Maintain cleanliness of the property.
Our research has shown that those who are younger are more likely to have been blamed for mould growing in their home (44% of 16-24 year olds compared to 11% of over 55's), with men (57%) bearing the brunt of this. But as for the reasons these people have been blamed, it may be due to the following:
40% of those who’ve had mould dried their clothes indoors.
11% confessed to keeping the shower curtain folded when wet.
22% left the kitchen or bathroom door open when cooking or showering.
and 12% admitted to having a cluttered home.
Many of these things can be easily avoided.
Sadly for those that have had mould, 46% of people struggled to pay their heating bills and may have not been able to keep their home adequately warm to prevent it. Out of this group, young adults aged between 25-34 struggled most, whereas those aged 55+ struggled least. 5% of people admitted to not having the heating on at all when they had mould.
Sarah Broomfield, energy expert at Uswitch.com, comments on the financial struggles of paying for heating:
"It's unacceptable that so many struggle to pay their heating bills. Those avoiding putting their heating on in fear of unaffordable costs, may inadvertently contribute to the growth of mould in their home".
“With the findings that the majority of those who experience mould are tenants, it’s advisable that they contact their landlord to come to an agreement on how to tackle it. Tenants should also be aware that if they pay the heating bills themselves, they have the right to switch energy suppliers to find a cheaper deal.”
“Whether you’re a homeowner or tenant, if you find you're struggling to pay your energy bills, there's plenty of help out there — from government grants to supplier support.”
Ensure you’re getting the best deal for your home by completing an energy comparison.
(Click on the spots to reveal tips on how to prevent mould)
Keep furniture directly off walls. Even keeping a small space between your household furniture and walls gives mould less of an opportunity to grow.
Put lids on your cooking pans. This will lessen the amount of moisture in the air.
Avoid drying clothes indoors.
Keep the bathroom/kitchen ventilated. If there is no extractor fan, open windows. However, keep the door shut to prevent the moisture from entering another room.
Declutter! Mould likes stagnancy, a lack of air flow and moisture. The more things you have laying around, the more habitats are created for mould to thrive.
Regularly clean your carpet, and ensure it’s kept dry.

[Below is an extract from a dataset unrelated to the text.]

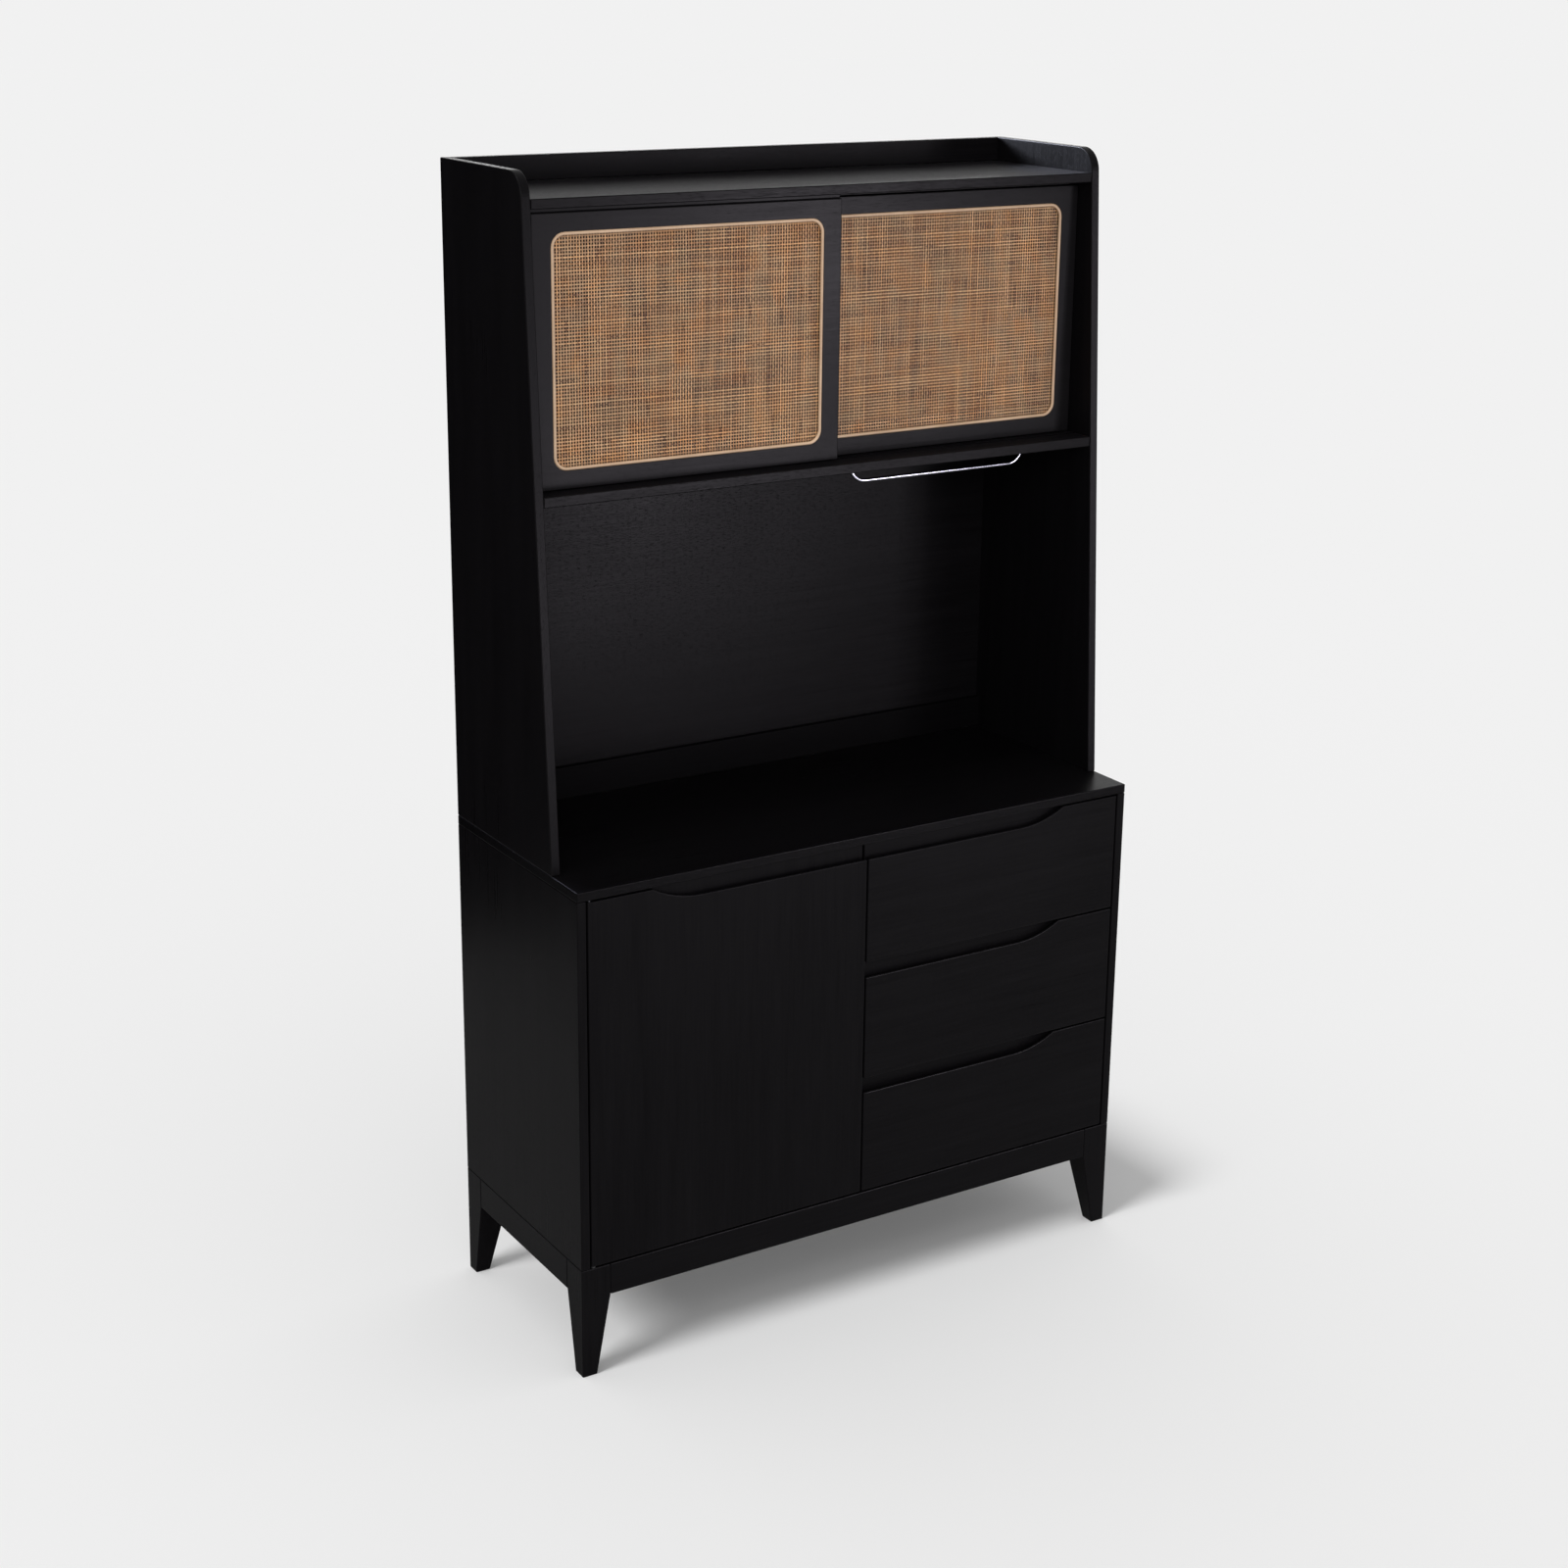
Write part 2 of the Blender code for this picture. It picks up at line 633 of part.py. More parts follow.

Invest in a dehumidifier. Cleaning and removing mould is likely to be more expensive in the long run with 39.1% of people stating that they’ve been financially impacted by mould.
Spillages and pools of water post bath or shower should be mopped up immediately.

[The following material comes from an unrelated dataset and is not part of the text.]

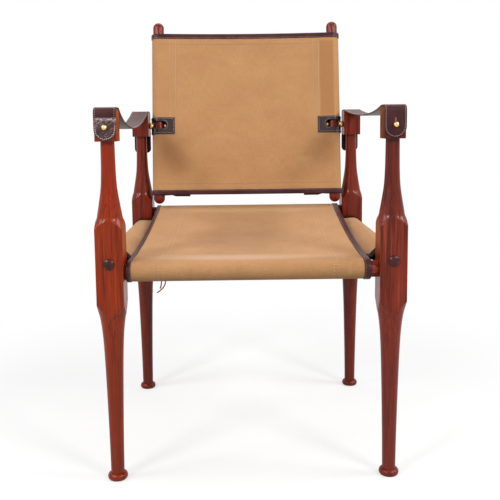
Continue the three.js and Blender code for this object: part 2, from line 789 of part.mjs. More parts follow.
function tailSolid(route) {
  const hung = knotTop(0, 'front').addScaledVector(zAxis, -knotHeight);
  const points = route.map((offset) => new THREE.Vector3(...offset).add(hung));
  return cordSolid(new THREE.CatmullRomCurve3(points).getSpacedPoints(12), laceRadius);
}

// The back's outline across the chair, as points (a, b) with b towards the front
const sleeveRadius = wrapRadius(stileRadius, sleeveSweep, sleeveSteps);
const seatCrest = rearRailHeight + slingRadius + canvas / 2;
const stileBelow = pivotHeight - seatCrest - stileSeatGap;
const backBelow = stileBelow - stileFootBare;
const backPanelShares = [0, 0.25, 0.5, 0.75, 0.93];

function backPanelDepth(x) {
  return sleeveRadius - backBow * (1 - (x / stileX) ** 2);
}

// How loose the flap behind a stile is: it is sewn down above the pivot and free below it
function flapLooseness(v) {
  return THREE.MathUtils.smoothstep(-v, patchDrop + patchHeight / 2, backBelow);
}

function backHalf(v) {
  const seamX = stileX - backSeamInset;
  const flapX = stileX - backFlapInset;
  const behind = flapStep + backFlapSlack * flapLooseness(v);
  const onPanel = (x, depth = 0) => new THREE.Vector2(x, backPanelDepth(x) - depth);
  const panel = backPanelShares.map((share) => onPanel(share * seamX));
  const [leave, seam, flapEnd] = [onPanel(seamX), onPanel(seamX, behind), onPanel(flapX, behind)];
  return sleeveHalf(stileX, sleeveRadius, panel, leave, seam, flapEnd);
}

const backCount = mirroredOutline(backHalf(0)).length;
const flapPoints = 2;
const backPanel = {
  count: backCount,
  at(i, v) {
    const point = mirroredOutline(backHalf(v))[i];
    const isFlap = i < flapPoints || i >= backCount - flapPoints;
    const drop = isFlap ? backFlapDrop * flapLooseness(v) : 0;
    return new THREE.Vector3(point.x, -point.y, v - drop);
  },
};
const backHeights = [...evenly(-backBelow, 0, 3), backAbove];

// The window at a pivot: a slot with a round inner end, open at the sleeve's outer edge
function windowCutter(side, slack) {
  const half = windowHeight / 2 + slack;
  const innerX = stileX - windowInset + windowHeight / 2;
  const outerX = stileX + sleeveRadius + 2 * patchLeather + overrun;
  const shape = new THREE.Shape();
  shape.moveTo(side * outerX, -half);
  shape.lineTo(side * outerX, half);
  const [from, to] = side > 0 ? [quarterTurn, 3 * quarterTurn] : [quarterTurn, -quarterTurn];
  shape.absarc(side * innerX, 0, half, from, to, side < 0);
  const reach = sleeveRadius + 2 * patchLeather + overrun;
  return prism(shape, xAxis, zAxis, -reach, reach, { curveSegments: 5 });
}

function backCanvasSolid() {
  return sheet(backPanel, backHeights, canvas / 2)
    .subtract(windowCutter(-1, fit)).subtract(windowCutter(1, fit));
}

// The leather patch that wraps the sleeve's edge at a pivot
function patchSolid(side) {
  const lift = (canvas + patchLeather) / 2 + fit;
  const wrapped = wrapRadius(sleeveRadius + canvas / 2, sleeveSweep, sleeveSteps);
  const reach = wrapped + (patchLeather - canvas) / 2;
  const innerX = stileX - patchInset;
  const front = new THREE.Vector2(innerX, backPanelDepth(innerX) + lift);
  const rear = new THREE.Vector2(innerX, backPanelDepth(innerX) - flapStep - lift);
  const half = sleeveHalf(stileX, reach, [], front, rear, rear).slice(0, -1);
  const points = side > 0 ? half : half.map((point) => new THREE.Vector2(-point.x, point.y)).reverse();
  const panel = { count: points.length, at: (i, v) => new THREE.Vector3(points[i].x, -points[i].y, v) };
  const heights = [-patchDrop - patchHeight / 2, patchHeight / 2 - patchDrop];
  return sheet(panel, heights, patchLeather / 2).subtract(windowCutter(side, 0));
}

function stileSolid() {
  const top = arc(0, stileAbove - stileRadius, stileRadius, 0, quarterTurn, 5).map((p) => [p.x, p.y]);
  const bottom = arc(0, stileRadius - stileBelow, stileRadius, -quarterTurn, 0, 5).map((p) => [p.x, p.y]);
  const reach = new THREE.Vector3(stileRadius + overrun, 0, 0);
  return turned([...bottom, ...top], new THREE.Vector3(), zAxis)
    .subtract(bore(reach.clone().negate(), reach, pivotRadius + fit));
}

// The pivot bolt runs from a sunk head in the cap's outer face to the nut inside the stile
const pivotLength = halfX + halfCap - (stileX - stileRadius) + nutLength;

function pivotBoltSolid(start, direction) {
  const profile = [[0, 0], [pivotHeadRadius, 0], [pivotRadius, pivotHeadDepth], [pivotRadius, pivotLength],
    [0, pivotLength]];
  return turned(profile, start, direction, smallSides);
}

function spacerSolid(start, direction) {
  const inner = pivotRadius + fit;
  const belly = arc(0, 0, 1, -quarterTurn, quarterTurn, 4).map((unit) => [
    spacerEndRadius + (spacerBelly - spacerEndRadius) * unit.x, (spacerLength * (1 + unit.y)) / 2,
  ]);
  return turned([[inner, 0], ...belly, [inner, spacerLength], [inner, 0]], start, direction, headSides);
}

// The acorn nut, six-sided at its foot and domed over the bolt's end
function nutSolid(start, direction) {
  const corner = nutAcross / 2 / Math.cos(quarterTurn / 3);
  const top = nutLength + nutDome;
  const dome = arc(0, 0, 1, 0, quarterTurn, 3).map((unit) => [
    (nutAcross / 2) * unit.x, nutLength - nutWall + (top - nutLength + nutWall) * unit.y,
  ]);
  const hex = turned([[0, 0], [corner, 0], [corner, nutLength], [0, nutLength]], start, direction, 6);
  const cap = turned([[0, nutLength - nutWall], ...dome], start, direction, headSides);
  const mouth = start.clone().addScaledVector(direction, -overrun);
  const bottom = start.clone().addScaledVector(direction, nutLength);
  return hex.add(cap).subtract(bore(mouth, bottom, pivotRadius + fit));
}

// Putting the chair together
const chair = new THREE.Group();
const back = new THREE.Group();
back.position.set(0, legSpacingY, pivotHeight);
back.rotation.x = -backLean;
chair.add(back);

const sides = [['left', -1], ['right', 1]];
const ends = [['front', -1, 0], ['back', 1, legSpacingY]];
const bolt = boltSolid();
const stud = studSolid();

for (const [endName, end, y] of ends) {
  for (const [sideName, side] of sides) {
    const leg = piece(`leg_${endName}_${sideName}`, end < 0 ? 'wood' : 'darkWood', legSolid(side, end));
    leg.position.set(side * halfX, y, 0);
    const outwards = new THREE.Vector3(0, end, 0);
    const boltSeat = new THREE.Vector3(side * halfX, y + end * halfLeg, sideRailHeight);
    const studSeat = new THREE.Vector3(side * halfX, y + end * halfCap, studHeight);
    chair.add(
      leg,
      piece(`side_rail_bolt_${endName}_${sideName}`, 'brownMetal', bolt(boltSeat, outwards)),
      piece(`strap_stud_${endName}_${sideName}`, 'brass', stud(studSeat, outwards)),
    );
  }
}

const crossReach = halfX - halfLeg;
const sideReach = legSpacingY / 2 - halfLeg;
const crossRails = [['front_rail', 0, frontRailHeight], ['rear_rail', legSpacingY, rearRailHeight]];
for (const [name, y, z] of crossRails) {
  const rail = piece(name, 'wood', railSolid(crossReach, tenonTip, tenonLength, 0, xAxis));
  rail.position.set(0, y, z);
  chair.add(rail);
}
for (const [sideName, side] of sides) {
  const sideRail = railSolid(sideReach, sideTenonTip, sideTenonLength, boltBite + overrun, yAxis);
  const rail = piece(`side_rail_${sideName}`, 'wood', sideRail);
  rail.position.set(side * halfX, legSpacingY / 2, sideRailHeight);
  const hung = strapSolid(side < 0 ? strapSagLeft : strapSagRight);
  const strap = piece(`arm_strap_${sideName}`, 'leather', hung);
  strap.position.x = side * halfX;
  chair.add(rail, strap);
}

chair.add(
  piece('seat_top_sling', 'canvas', topSlingSolid()),
  piece('seat_binding_left', 'leather', bindingOn(seatPanel, -seatHalfWidth, 1, seatBindingLeft)),
  piece('seat_binding_right', 'leather', bindingOn(seatPanel, seatHalfWidth, -1, seatBindingRight)),
  piece('seat_lower_sling', 'canvas', sheet(lowerPanel, lowerDepths, canvas / 2)),
  piece('lower_sling_binding_front', 'leather', bindingOn(lowerPanel, lowerFront, 1, lowerBindingWidth)),
  piece('lower_sling_binding_rear', 'leather', bindingOn(lowerPanel, lowerRear, -1, lowerBindingWidth)),
  piece('seat_lace', 'cord', cordSolid(lacePoints(), laceRadius)),
  piece('lace_knot_front', 'cord', knotSolid(knotTop(0, 'front'))),
  piece('lace_knot_rear', 'cord', knotSolid(knotTop(eyeletCount - 1, 'rear'))),
  piece('lace_tail_long', 'cord', tailSolid(tailRoutes.long)),
  piece('lace_tail_short', 'cord', tailSolid(tailRoutes.short)),
);

for (const [sideName, side] of sides) {
  const inwards = new THREE.Vector3(-side, 0, 0);
  const headSeat = new THREE.Vector3(side * (halfX + halfCap), legSpacingY, pivotHeight);
  const spacerSeat = new THREE.Vector3(side * (halfX - halfCap - fit), legSpacingY, pivotHeight);
  const nutSeat = new THREE.Vector3(side * (stileX - stileRadius - fit), legSpacingY, pivotHeight);
  chair.add(
    piece(`pivot_bolt_${sideName}`, 'brass', pivotBoltSolid(headSeat, inwards)),
    piece(`pivot_spacer_${sideName}`, 'brass', spacerSolid(spacerSeat, inwards)),
    piece(`pivot_nut_${sideName}`, 'brass', nutSolid(nutSeat, inwards)),
  );
  const stile = piece(`back_stile_${sideName}`, 'darkWood', stileSolid());
  stile.position.x = side * stileX;
  back.add(stile, piece(`pivot_patch_${sideName}`, 'leather', patchSolid(side)));
}

back.add(
  piece('back_canvas', 'canvas', backCanvasSolid()),
  piece('back_binding_top', 'leather', bindingOn(backPanel, backAbove, -1, backBindingWidth)),
  piece('back_binding_bottom', 'leather', bindingOn(backPanel, -backBelow, 1, backBindingWidth)),
);

// The origin is the middle of the chair's footprint, on the floor
chair.updateMatrixWorld(true);
const bounds = new THREE.Box3().setFromObject(chair, true);
chair.position.set(-(bounds.min.x + bounds.max.x) / 2, -(bounds.min.y + bounds.max.y) / 2, -bounds.min.z);

export default chair;
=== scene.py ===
import math
import bmesh
import bpy
import numpy as np
from mathutils import Matrix, Vector


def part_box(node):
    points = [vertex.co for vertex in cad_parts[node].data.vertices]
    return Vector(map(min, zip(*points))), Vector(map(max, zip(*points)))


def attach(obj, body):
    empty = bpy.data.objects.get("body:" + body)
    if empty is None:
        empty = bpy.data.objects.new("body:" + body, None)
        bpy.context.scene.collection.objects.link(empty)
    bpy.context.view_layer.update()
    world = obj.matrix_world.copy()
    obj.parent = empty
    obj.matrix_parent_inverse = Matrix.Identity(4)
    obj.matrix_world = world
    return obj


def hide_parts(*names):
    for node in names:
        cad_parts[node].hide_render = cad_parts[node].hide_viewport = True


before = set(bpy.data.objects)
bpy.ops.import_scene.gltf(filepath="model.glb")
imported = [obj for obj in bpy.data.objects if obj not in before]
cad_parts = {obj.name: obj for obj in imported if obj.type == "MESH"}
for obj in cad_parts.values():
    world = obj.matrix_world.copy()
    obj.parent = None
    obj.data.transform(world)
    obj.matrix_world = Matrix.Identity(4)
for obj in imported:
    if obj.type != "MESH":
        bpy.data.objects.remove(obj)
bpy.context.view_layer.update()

# The camera stands where the photographer stood: a little above the arms, almost square to the front
# and looking slightly down. The photograph is cropped a little off the lens's middle.
camera_data = bpy.data.cameras.new("camera")
camera_data.lens = 51.78
camera_data.sensor_width = 36
camera_data.shift_x = 0.0096
camera_data.shift_y = -0.087
camera = bpy.data.objects.new("camera", camera_data)
bpy.context.scene.collection.objects.link(camera)
camera.matrix_world = (
    Matrix.Translation((-0.02524, -1.487175, 0.63959))
    @ Matrix.Rotation(math.radians(-0.69), 4, "Z")
    @ Matrix.Rotation(math.radians(83.4), 4, "X")
    @ Matrix.Rotation(math.radians(-0.61), 4, "Z")
)
bpy.context.scene.camera = camera
bpy.context.scene.view_settings.view_transform = "Standard"

# Two loose ends of the lace hang from its knot under the front left of the seat. They are round
# waxed cotton lace, cut off bare.
LACE_THICK = 0.0025
knot_low, knot_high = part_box("lace_knot_front")
knot_foot = Vector(((knot_low.x + knot_high.x) / 2, (knot_low.y + knot_high.y) / 2, knot_low.z))
tail_routes = {
    "long": [
        (1.6, 0, -0.6), (2, 0, -6), (3.5, 0.5, -13), (5.5, 1, -20), (7, 1, -27),
        (7, 0.5, -33), (5, 0, -39), (1, -0.5, -44.5), (-4, -0.5, -49), (-9.5, 0, -53),
    ],
    "short": [
        (-1.6, 0, -0.6), (-2, 0, -6), (-2.2, 0, -13), (-1.6, 0.4, -20),
        (-0.6, 0.6, -27), (-0.6, 0.4, -33), (-1.6, 0, -39), (-3, -0.3, -44.5),
    ],
}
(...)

Open windows to maintain a healthy air flow.
Straighten out a wet shower curtain. Ensure anything damp is hanging and unfolded.

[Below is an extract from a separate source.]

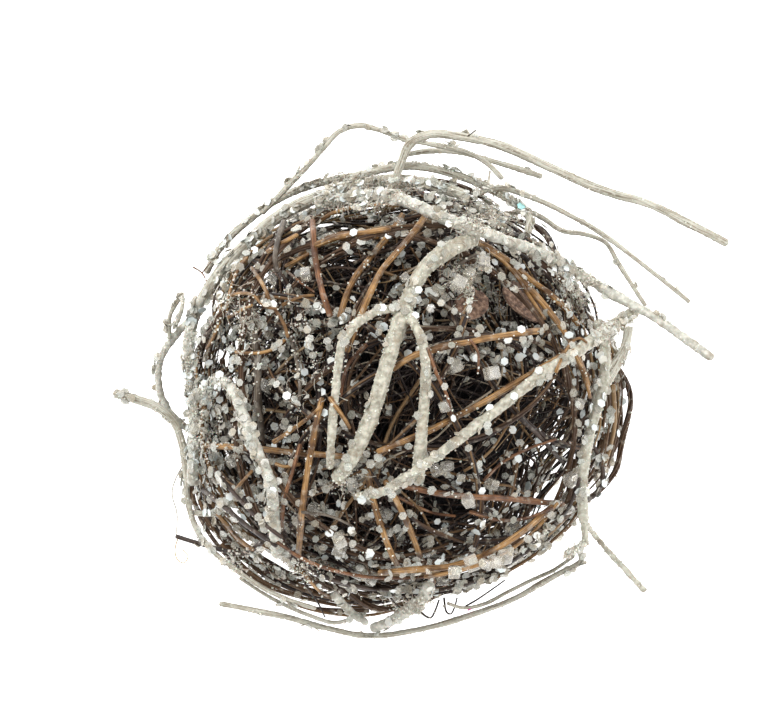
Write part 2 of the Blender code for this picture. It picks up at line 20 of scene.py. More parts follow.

Sometimes we can do all of the above to prevent mould, but it’ll just slowly creep in. As mouldy spores begin to spread across our walls and ceilings, it’s natural to want to use the strongest cleaning chemical we have available under our sinks. Bleach. Perhaps it’s the strong scent that has led to a third of us thinking it’s right for the tough job of mould removal. However, bleach simply takes the colour out of the mould leaving us to believe that it’s gone, when in fact the fungus is well and truly there.
Here are some alternative tips for cleaning and removing mould:
Use mould and mildew cleaning sprays.
Wear protective clothing. Masks should be worn.
White vinegar: Vinegar is acidic and slowly breaks down the structure of mould and kills it.
Using baking soda. Baking Soda has a high pH that inhibits the growth and survival of mould.
Don’t paint over it. It will just continue to grow (a third of people admitted to painting over mould).
The key takeaway is that it’s always going to be an easier ride if mould is prevented rather than cured. The health implications, financial impact, and labour required in coping and dealing with mould can be much larger than most people would imagine. You can follow our above advice in ensuring that your home is in the best condition it can be for stopping mould in its tracks.
Methodology and sources:
We asked 2,000 British adults 20 questions relating to mould in the home.